Czy i które ulice będą zbudowane? Dowiemy się wkrótce z planu siedmioletniego
Tor dla terenówek
Podobnie ma się sprawa z ul. Grabskiego i Niepodległości. Nawet nie wiecie, że wiecie, gdzie ona są. Choć ich przecież nie ma…
To uliczki po obu stronach hali Kupca Gorzowskiego. Grabskiego jest ścieżynką z nierównych płyt, którą po deszczu nie da się przejść ani przejechać - kierowcy czasami muszą zawracać z powodu megakałuży. Niepodległości ciągnie się wzdłuż dawnego sadu i - w teorii - dochodzi do ul. 9 Maja. Obie lada dzień będą najbardziej potrzebnymi dojazdami do już wykańczanych bloków Kolorowego Osiedla. Obie dziś są dziś jednak bardziej torami dla terenówek. A do istniejących bloków pomiędzy nimi dojeżdża się drogą z kostki brukowej. Naprawdę ma ona wziąć na siebie cały ruch po oddaniu nowych mieszkań?
Osobna historia
Osobną historią jest ul. Andersa (jest między tyłem Lidla na Górczynie a blokami). To prawdziwy serial pod tytułem: „zbudujcie nam drogę”. Trwa, bez mała, od dekady. Mieszkańcy próbowali wywalczyć sobie inwestycję prośbą - śląc listy i sposobem - zgłaszając pomysł do budżetu obywatelskiego. Jednak do dziś droga nie powstała.

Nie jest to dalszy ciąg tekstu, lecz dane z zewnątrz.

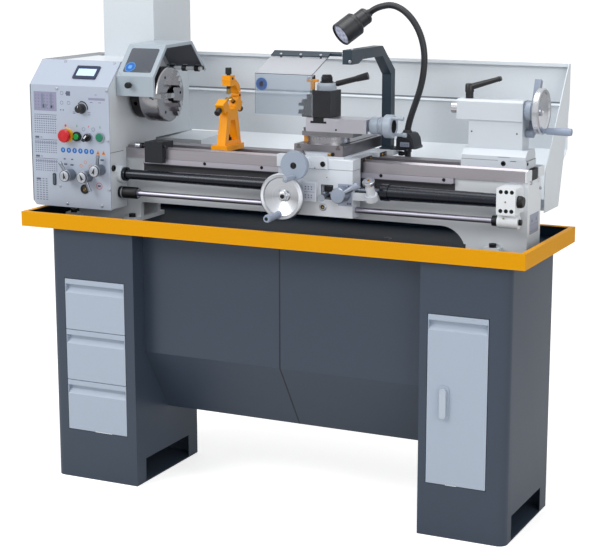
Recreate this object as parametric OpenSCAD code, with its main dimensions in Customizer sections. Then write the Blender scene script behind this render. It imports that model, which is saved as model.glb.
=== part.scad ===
// Bench engine lathe on a steel stand, with chip tray, splash guard and work lamp.
// Millimetres. X runs along the bed to the tailstock, Y away from the operator, Z up.
// The origin is on the floor, midway between the four floor anchors.

/* [Stand] */
// Length of the chip tray
tray_w = 1540; // [1440:10:1700]
// Depth of the chip tray
tray_d = 445; // [430:5:520]
// Height of the tray rim above the floor
rim_z = 800; // [700:10:900]
// Height of the yellow rim band
rim_h = 43; // [36:1:46]
// Depth of the two pedestals
ped_d = 362; // [330:2:400]
// Front face of the pedestals
ped_y = -202; // [-210:1:-195]
// Width of the left pedestal
ped_lw = 280; // [270:2:320]
// Width of the right pedestal
ped_rw = 250; // [240:2:290]
// Inner side of the left pedestal
ped_lx = -405; // [-430:5:-390]
// Inner side of the right pedestal
ped_rx = 478; // [460:2:500]
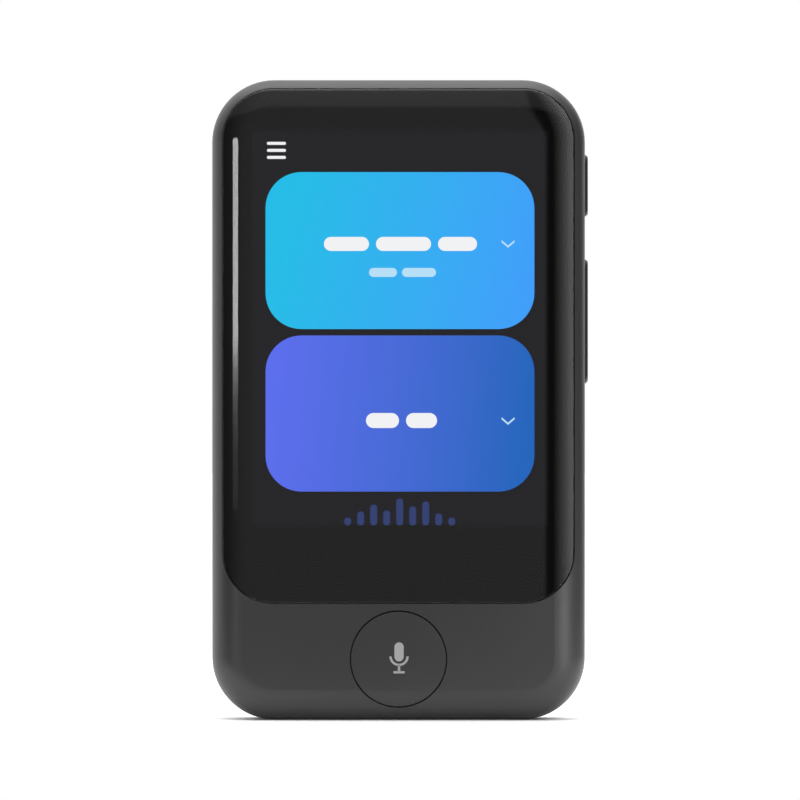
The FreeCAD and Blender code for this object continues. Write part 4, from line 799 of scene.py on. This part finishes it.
# Circuit boards and flexible circuits: green solder mask and amber film over etched copper.
# The copper shows through as paler tracks that slant across the board.
TRACK_HEIGHT_MM = 0.02
TRACK_FIELD_MM = 3.5
TRACK_LOW, TRACK_HIGH = 0.28, 0.34


def etched_circuit(name, film_colour, track_colour, pitch_mm, roughness):
    """Circuit laminate: slanting tracks, broken where slow noise says there are none.

    A diagonal wave's phase is 10 x scale x (x + y + z), so its tracks lie 1.4 pitches apart
    across the board.
    """
    material, tree, place = start_material(name)
    tracks = add(tree, "ShaderNodeTexWave", {
        "Vector": place, "Scale": band_scale(pitch_mm)}, bands_direction="DIAGONAL")
    field = add(tree, "ShaderNodeTexNoise", {
        "Vector": place, "Scale": 1 / (TRACK_FIELD_MM * MM), "Detail": 1.0})
    copper = add(tree, "ShaderNodeMath", {
        0: tracks.outputs["Fac"], 1: field.outputs["Fac"]}, operation="MULTIPLY")
    shown = add(tree, "ShaderNodeMapRange", {
        "Value": copper.outputs[0], "From Min": TRACK_LOW, "From Max": TRACK_HIGH})
    colour = add(tree, "ShaderNodeMix", {
        "Factor": shown.outputs["Result"], "A": linear(film_colour), "B": linear(track_colour)},
        data_type="RGBA")
    raised = add(tree, "ShaderNodeBump", {
        "Height": shown.outputs["Result"], "Strength": 0.5, "Distance": TRACK_HEIGHT_MM * MM})
    close_material(tree, add(tree, "ShaderNodeBsdfPrincipled", {
        "Base Color": colour.outputs["Result"], "Roughness": roughness,
        "Normal": raised.outputs["Normal"]}))
    return material


green_board = etched_circuit(
    "solder_masked_green_laminate", "#0E4A2C", "#1E6B42", pitch_mm=0.5, roughness=0.35)
dress(green_board, "main_board", "lower_board")
amber_film = etched_circuit(
    "laminated_amber_polyimide", "#B06A1E", "#D08A3A", pitch_mm=0.4, roughness=0.32)
dress(amber_film, "display_flex", "board_link_flex", "side_key_flex", "antenna_flex",
      "battery_lead")

# Every node has a material by now.
undressed = [name for name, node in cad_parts.items() if not node.data.materials]
if undressed:
    raise ValueError(f"no material yet on {undressed}")
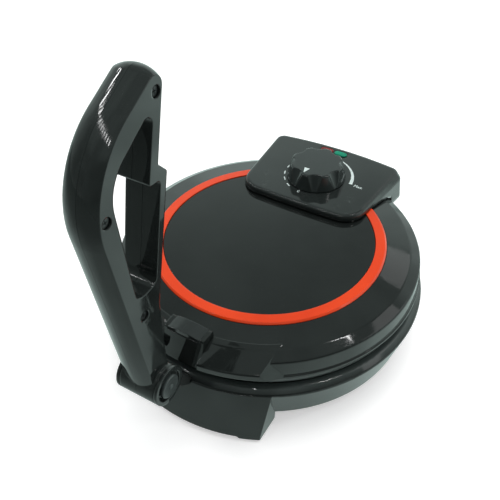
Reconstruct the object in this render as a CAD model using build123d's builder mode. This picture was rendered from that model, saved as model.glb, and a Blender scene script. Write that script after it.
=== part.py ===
from build123d import *
import os
from math import cos, radians, sin, sqrt, tan

# Electric flatbread maker: a round base with a heated plate, a hinged lid with
# a second plate, a temperature control on the lid and an upright press handle
# at the front.  Millimetres.  +Z is up and Z = 0 is the surface it stands on.
# The plates' common axis is the Z axis, the handle is at -Y and the lid hinge
# at +Y.

os.makedirs("parts", exist_ok=True)

# ---------------------------------------------------------------- base
LID_R = 151.0               # lid side wall: the radius that the other round parts follow
WALL = 2.5                  # moulded wall of the base and of the lid
RIM_R = LID_R + 6.0         # widest radius of the base, at its shoulder
BASE_FOOT_R = RIM_R - 11.0  # radius of the base wall at its lower edge
BASE_UNDER_Z = 16.0         # lower edge of the base wall
SHOULDER_Z = 55.0           # height of the shoulder
BASE_TOP_Z = 61.0           # top face of the base, under the lid
WELL_R = LID_R - 19.0       # opening in the base and in the lid for a plate
WELL_DEPTH = 10.0           # depth of the lip around that opening

# ---------------------------------------------------------------- front apron
APRON_HALF_WIDTH = 75.2     # at its feet
APRON_SHOULDER_HALF_WIDTH = APRON_HALF_WIDTH + 4.6
APRON_FOOT_R = RIM_R + 11.5  # radius of the flared front at its lower edge
APRON_UNDER_Z = 6.0         # lower edge between the two front feet
APRON_WALL = 3.0
APRON_HOLLOW_Z = 47.0       # top of the hollow behind the apron
FOOT_WIDTH = 17.5           # width of each front foot
PAD_HEIGHT = 2.5            # rubber pad under every foot
PAD_INSET = 2.0

# ---------------------------------------------------------------- rear feet
REAR_FOOT_X = BASE_FOOT_R - 68.0
REAR_FOOT_Y = BASE_FOOT_R - 48.0
REAR_FOOT_R = 13.0

# ---------------------------------------------------------------- heated plates
PLATE_RIM_R = WELL_R - 2.0
PLATE_R = PLATE_RIM_R - 5.0  # cooking face
PLATE_THICKNESS = 5.0
PLATE_PROUD = 2.0           # how far the lower plate stands above the base
PLATE_GAP = 1.2             # gap between the closed plates
ELEMENT_R = PLATE_R - 39.0  # centre line of the tubular heating element
ELEMENT_TUBE_R = 3.4
ELEMENT_SINK = 0.8          # air between the tube and the back of its plate
ELEMENT_GAP_ANGLE = 24.0    # open part of the element's ring, at the rear
ELEMENT_RIB_WIDTH = 13.0
BOSS_CIRCLE_R = PLATE_R - 25.0  # plate fixing bosses
BOSS_COUNT = 4
BOSS_R = 6.5
BOSS_LENGTH = 14.0          # of the lower plate's bosses
UPPER_BOSS_LENGTH = 12.0
SHIELD_R = WELL_R - 13.0    # pressed steel heat shield
SHIELD_THICKNESS = 0.8
SHIELD_LIP = 6.0
SHIELD_TERMINAL_GAP = 1.5   # around an element end in a heat shield
TERMINAL_DROP = 17.0        # element ends, from the tube to their tips
TERMINAL_BLOCK_WIDTH = 16.0
TERMINAL_BLOCK_END = 7.0    # length beyond an element end
TERMINAL_BLOCK_NOTCH = 6.0
COVER_SCREW_CIRCLE_R = BASE_FOOT_R - 6.8
COVER_SCREW_COUNT = 4
COVER_SCREW_LENGTH = 14.0
COVER_POST_R = 4.4
SCREW_R = 2.0
SCREW_HEAD_R = 4.0
SCREW_HEAD_HEIGHT = 2.4
SCREW_PLAY = 0.15           # clearance around a screw's shank in a through hole

# ---------------------------------------------------------------- lid
LID_GAP = 3.0               # base top to the underside of the lid
LID_STOP_CIRCLE_R = LID_R - 10.0  # stops on the base, under the lid's front
LID_STOP_R = 3.0
LID_SKIRT_R = LID_R - 2.5   # recessed band below the wall
LID_LIP_R = LID_R + 1.5
LID_SIDE_FOOT_Z = 75.0      # lower edge of the side wall
LID_CHAMFER_Z = 93.0
LID_CHAMFER_TOP_Z = 98.3
LID_CHAMFER_R = LID_R - 10.5
LID_SLOPE_TOP_Z = 103.0
RING_TOP_Z = 105.0          # flat top of the coloured trim ring
RING_R = LID_R - 36.0
RING_INNER_R = RING_R - 9.3
RING_BEVEL = 1.5
RING_SEAT_DEPTH = 1.6
PANEL_TOP_Z = 104.2
PANEL_CHAMFER = 0.6
FIT_GAP = 0.15              # gap between two moulded pieces that meet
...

Co na to deweloperzy? Sprzedawcę mieszkań z Kolorowego Osiedla (dane do wiadomości redakcji) pytam wprost: - Co pan mówi klientom, gdy pytają o Grabskiego i Niepodległości? Bo na waszej stronie te ulice istnieją.
- Mówię prawdę: że na razie nie ma tam asfaltu, ale miasto kiedyś je zbuduje.
Krzysztof Nuckowski, deweloper, który stawia bloki przy Sosnkowskiego, na te „kiedyś” czekać nie zamierza. - Zbudujemy część drogi. Komfort mieszkańców jest najważniejszy. Szkoda, że miasto nie ma pieniędzy na infrastrukturę w miejscach, w których samo zaplanowało zabudowę mieszkaniową.
Nuckowski nie gada po próżnicy: zbudował już wiele dróg przy innych swoich blokach. Bo na inicjatywę miasta pewnie by się nie doczekał.
A co z Andersa i Okulickiego? Pierwsza z dróg została kolejny raz zgłoszona do budżetu obywatelskiego - na 2017 r. Ma realne szanse na wykonanie, jeśli mieszkańcy gremialnie na nią zagłosują. Druga jest wpisana w budowę linii tramwajowej (w okolicy zniszczonego odcinka Okulickiego ma być pętla).
Więcej dowiemy się pod koniec miesiąca, gdy urząd ujawni plan inwestycyjny na 7 lat.